Children, when bullion banks are selling, its because someone(s) in physical is BUYING which drives the price up. Remember how when demand increases so does price from high school econ? Therefore banks (market makers) are inherently long which is why the sell short the futures. All the shit they have in inventory is APPRECIATING IN VALUE bc physical supply is dropping while they sell it to the buyers who are bid price up as supply drops. To cover the inevitable drop in price from the increase in physical inventory when retail sells ,(adds supply which results in lower prices, and banks HAVE to buy it back at lower prices), they short the futures!
The former GS guy is not arrogant, nor is he clueless as you claim, nor is he asuming everyone is an idiot as you also claim. You're just completely fucking retarded, Tyler. In fact, here's how clueless you are. You actually posted what I just said above in the video (for the illiterate) that you posted. Not only did this baffle your mind 1x while watching the video, you couldn't grasp the concept of supply and demand while seeing it in print for a second time.

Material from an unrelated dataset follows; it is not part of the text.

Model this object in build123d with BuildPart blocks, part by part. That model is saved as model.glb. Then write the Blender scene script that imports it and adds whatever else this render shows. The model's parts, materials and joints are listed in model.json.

J. CHRISTIAN: well, actually let’s go back to a concrete example of Mr. Organ when he was talking about August of 2008 when there was an explosion in the short positions in gold and silver held by the bullion banks on the futures market and he seemed to imply that that was somehow driving the price down. If you understand how those bullion banks run their books the reason they had an explosion in their short positions was because they were selling bullion hand over fist in the forward market, in the physical market, and in the OTC options market. Everyone was buying gold everywhere in the world so the bullion banks who stand as market makers were selling or making commitments to sell them material and so they had to hedge themselves and they were using the futures market to do that. So if you place position limits on the futures market they will have to find some other mechanism to hedge themselves …and they will. And someone else will provide that market…
Eco 101 strikes again.
Oh But wait he mispoke!???! OH SHIT!
CHAIRMAN GENSLER: I would like to follow up on Commissioner Dunn’s question for Mr. Christian, if I might, because I didn’t quite follow your answer on the bullion banks. You said that the bullion banks had large shorts to hedge themselves selling elsewhere, and I didn’t understand; I might just not have followed it and you’re closer to the metals markets than me on this, but how do you short something to cover a sale, I didn’t quite follow that?

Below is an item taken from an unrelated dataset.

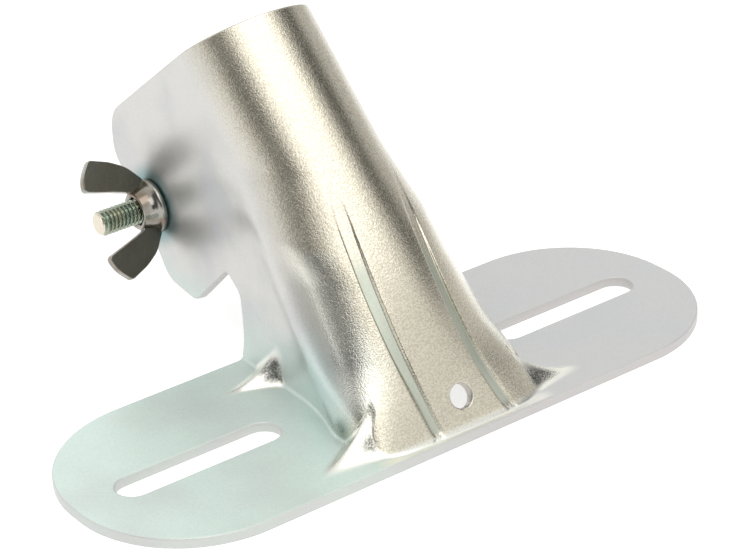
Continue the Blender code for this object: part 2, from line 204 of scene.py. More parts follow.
# Underside of the head, from its rim to the shank: (radius, height) in millimetres
HEAD_UNDERSIDE = ((7.5, -0.25), (7.4, -0.05), (7.2, 0.0), (3.25, 0.0), (2.95, 0.3))
BEVEL_SEGMENTS = 3
BEVEL_ANGLE = math.radians(35)
NUT_SIDES = 96
NUT_SHARP_ANGLE = math.radians(32)
HUB_RADIUS = 5.2 * MM
HUB_HEIGHT = 5.0 * MM
WING_THICKNESS = 2.2 * MM
WING_SPAN = 29.0 * MM
WING_HEIGHT = 15.5 * MM
WING_TURN = math.radians(31.2)
WING_DRAFT = 0.25
WING_BEVEL = 0.42 * MM
WING_FACE_FROM = 3.0 * MM
FACE_TOLERANCE = 0.02 * MM

# Hub and flange from the hub's top edge to the ear: (radius, height) in millimetres
HUB_PROFILE = (
    (3.9, 5.0), (4.2, 4.93), (4.4, 4.75), (4.55, 4.2), (4.8, 3.2), (5.2, 2.2),
    (5.9, 1.55), (6.3, 1.3), (6.5, 0.95), (6.5, 0.35), (6.35, 0.1), (6.1, 0.0),
)
# Tool that cuts the bore and its chamfer, longer than the hub at both ends
BORE_PROFILE = ((0, -1), (3.2, -1), (3.2, 4.6), (3.7, 5.1), (3.7, 8), (0, 8))


# ---------------------------------------------------------------- sheet surface

def ramp(value, start, full):
    """0 at start and before it, 1 from full on, and a smooth step between them."""
    part = np.clip((value - start) / (full - start), 0.0, 1.0)
    return part * part * (3 - 2 * part)


def front_line(z):
    """Depth of the foremost line of the socket: the tube, then a steeper toe below it."""
    tube = AXIS_START + z / math.tan(LEAN) - TUBE_RADIUS / math.sin(LEAN)
    toe = TOE_START + (z - SHEET) / math.tan(TOE_SLOPE)
    blend = TOE_BLEND * np.log1p(np.exp(-np.abs(tube - toe) / TOE_BLEND))
    return np.maximum(tube, toe) + blend


def flute_dent(x, z):
    """Depth of the pressed flutes: a slope on the left, a flat floor, a sharp step on the right."""
    dent = np.zeros_like(x)
    for waist_x, waist_z, bow, top in FLUTES:
        centre = waist_x + bow * (z - waist_z) ** 2
        half = FLUTE_HALF_WIDTH * np.sqrt(np.clip((top - z) / FLUTE_POINT, 0.0, 1.0))
        half = np.maximum(half, FLUTE_NARROWEST)
        left, right = centre - half, centre + half
        deep = FLUTE_DEPTH * ramp(z, top, top - FLUTE_FADE) * ramp(z, *FLUTE_FOOT)
        floor = ramp(x, left, left + FLUTE_SLOPE) * ramp(x, right, right - FLUTE_STEP)
        dent = np.maximum(dent, deep * floor)
    return dent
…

J. CHRISTIAN: Well, actually I misspoke. Basically what you were seeing in August of 2008 was the liquidation of leveraged precious metals positions from a number of places and the bullion banks were coming back to buy it, and they were hedging those positions by going short on the COMEX and that is really what it was.
[Even on a second attempt Mr. Christian invents the most ridiculous poppycock to explain away the blatant manipulation of the precious metals in 2008. If, in his own words, investors were buying gold hand over fist everywhere in the world why would leveraged long holders dump all their long holdings? They would have ordinarily been making a fortune. The bank participation report of August 2008 shows that 2 or 3 bullion banks sold short the equivalent of 25% of world annual silver production in 4 weeks and the equivalent of 10% of world annual gold production. There was simultaneously a decrease in their long positions, which were almost non-existent anyway, which is incoherent with a notion the bullion banks were mopping up dumped leveraged investments. For an intelligent and coherent explanation of what happened in August 2008 read my CFTC written testimony here]
So now we have banks (any bank doesnt matter), going long physical and once again selling short futures to hedge in the face of a number of places selling? OH THE HORROR!!!
Here's the best part:
If, in his own words, investors were buying gold hand over fist everywhere in the world why would leveraged long holders dump all their long holdings?
Because you sell high and buy back low dumbass. Business 101.